Baldur’s Gate. Kotor. Mass Effect. Dragon Age. Games that we here at Twinfinite and many others have fervently enjoyed. Games that have prompted almost shocking backlash from the “community” over things like Dragon Age 2’s lack of area variety or Mass Effect 3’s ending controversy. Events that, in light of BioWare’s incredible track record, shouldn’t dictate the company’s public image.
And recently, with a Q&A the producers of Dragon Age: Inquisition just conducted, it is clear that anyone should be proud to enjoy BioWare and their games. Setting themselves apart from the other prominent developers today, they have shown themselves now and in the past that they are a company that listens to and cares about its gamers.

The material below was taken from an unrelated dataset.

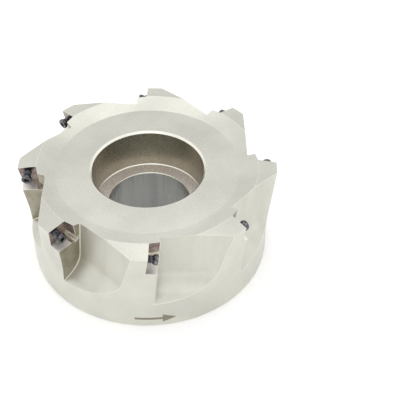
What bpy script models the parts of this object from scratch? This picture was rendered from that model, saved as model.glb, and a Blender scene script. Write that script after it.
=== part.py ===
"""Indexable face mill, 6 in class: a steel cutter body and its eight insert screws.

The part's frame: the origin is the centre of the back face, which stands on the
ground, +Z runs up to the cutting face, and tooth 0 points along +X.
Each tooth has a frame of its own: x runs out along the tooth's radius, y runs the
way the cutter turns, and z is the part's Z.
"""

from math import cos, pi, radians, sin, tan

import bmesh
import bpy
from mathutils import Matrix, Vector

MM = 0.001

# cutter body
TEETH = 8
SEGMENTS = 96
BACK_RADIUS = 71.6 * MM
BACK_CHAMFER = 0.8 * MM
FLARE_START = 21.0 * MM
FLARE_END = 37.0 * MM
FLARE_STEPS = 4
TIP_RADIUS = 75.4 * MM
TIP_HEIGHT = 59.2 * MM
RIDGE_RADIUS = 64.6 * MM
RIDGE_HEIGHT = 60.9 * MM
DISC_RADIUS = 53.9 * MM
DISC_HEIGHT = 57.6 * MM

# arbor bore, counterbore for the lock screw, drive keyway
BORE_RADIUS = 24.3 * MM
BORE_CHAMFER = 1.0 * MM
COUNTERBORE_RADIUS = 32.7 * MM
COUNTERBORE_DEPTH = 25.96 * MM
RIM_CHAMFER = 1.15 * MM
KEYWAY_WIDTH = 19.05 * MM
KEYWAY_DEPTH = 11.1 * MM
KEYWAY_REACH = 47.0 * MM
KEYWAY_STEPS = 8

# chip gullet, in the frame of the tooth in front of it
WALL_OFFSET = 5.45 * MM
WALL_AXIAL_SLOPE = 0.095
WALL_RADIAL_SLOPE = -0.078
WALL_REFERENCE = (75.0 * MM, 59.0 * MM)
GULLET_END = 62.0 * MM
ROOT_FLOOR = (58.85 * MM, 0.025)
FAR_FLOOR = (60.05 * MM, 0.075)
FLOOR_TURN = 33.5 * MM
RUNOUT_RADIUS = 14.0 * MM
RUNOUT_ANGLE = radians(60)
RUNOUT_STEPS = 5
ROOT_FILLET = 0.8 * MM
FILLET_STEPS = 3
CLEAR_TOP = 66.0 * MM
CLEAR_RADIUS = 86.0 * MM

# insert pocket, in the tooth's frame
SEAT_OFFSET = -0.1 * MM
SEAT_AXIAL_SLOPE = 0.15
SEAT_RADIAL_SLOPE = -0.045
POCKET_SIDE = 64.7 * MM
POCKET_SIDE_LEAN = 0.16
POCKET_FLOOR = 47.4 * MM
POCKET_FLOOR_LEAN = -0.14
POCKET_DRAFT = -0.2
POCKET_MOUTH = 12.0 * MM
RELIEF_RADIUS = 2.8 * MM
RELIEF_CENTRE = (64.3 * MM, 50.7 * MM)
RELIEF_STEPS = 20

# insert screw and its tapped hole
SCREW_RADIAL = 70.1 * MM
SCREW_HEIGHT = 55.0 * MM
HEAD_RADIUS = 3.0 * MM
HEAD_TOP = 5.7 * MM
HEAD_RIM = 1.7 * MM
HEAD_CONE = 1.3 * MM
SHANK_RADIUS = 2.25 * MM
SHANK_BELOW_SEAT = 7.0 * MM
HOLE_CLEARANCE = 0.35 * MM
HOLE_DEPTH = 9.0 * MM
SOCKET_RADIUS = 1.62 * MM
SOCKET_WAVE = 0.13
SOCKET_DEPTH = 1.5 * MM
SCREW_SEGMENTS = 24


def clear_scene():
    for item in list(bpy.data.objects):
        bpy.data.objects.remove(item, do_unlink=True)


def make_material(name, colour, roughness, metallic):
    material = bpy.data.materials.new(name)
    material.use_nodes = True
    shader = material.node_tree.nodes["Principled BSDF"]
    shader.inputs["Base Color"].default_value = (*colour, 1.0)
    shader.inputs["Roughness"].default_value = roughness
    shader.inputs["Metallic"].default_value = metallic
    return material


def add_object(name, mesh_data, material=None):
    mesh_data.normal_update()
    mesh = bpy.data.meshes.new(name)
    mesh_data.to_mesh(mesh)
    mesh_data.free()
    item = bpy.data.objects.new(name, mesh)
    bpy.context.scene.collection.objects.link(item)
    if material:
        mesh.materials.append(material)
    return item


def turned(profile, segments):
    """A solid of revolution about Z from a closed outline of (radius, height) points."""
    mesh = bmesh.new()
    corners = [mesh.verts.new((radius, 0.0, height)) for radius, height in profile]
    edges = [mesh.edges.new((a, b)) for a, b in zip(corners, corners[1:] + corners[:1])]
    bmesh.ops.spin(mesh, geom=corners + edges, cent=(0, 0, 0), axis=(0, 0, 1),
                   angle=2 * pi, steps=segments, use_duplicate=False)
    bmesh.ops.remove_doubles(mesh, verts=mesh.verts, dist=0.000001)
    bmesh.ops.recalc_face_normals(mesh, faces=mesh.faces)
    return mesh


def hide_cutter(cutter):
    cutter.hide_render = True
    cutter.display_type = "WIRE"


def cut(target, cutter):
    """Takes the cutter's shape away from the target."""
    hide_cutter(cutter)
    modifier = target.modifiers.new("Cut " + cutter.name, "BOOLEAN")
    modifier.operation = "DIFFERENCE"
    modifier.solver = "EXACT"
    modifier.object = cutter


def wall_y(x, z):
    """The rake wall's plane: it leans with height and turns with radius."""
    lean = WALL_AXIAL_SLOPE * (z - WALL_REFERENCE[1])
    return WALL_OFFSET + lean + WALL_RADIAL_SLOPE * (x - WALL_REFERENCE[0])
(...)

This is a company that was founded on the idea of making games that gamers will love to play because the creators themselves loved games. This is a company that has historically and consistently listened to its fans and customers and incorporated that advice into their future product, even as early as the Baldur’s Gate series; BGII’s manual actually contains an introduction explaining how they improved from the first based on fan feedback.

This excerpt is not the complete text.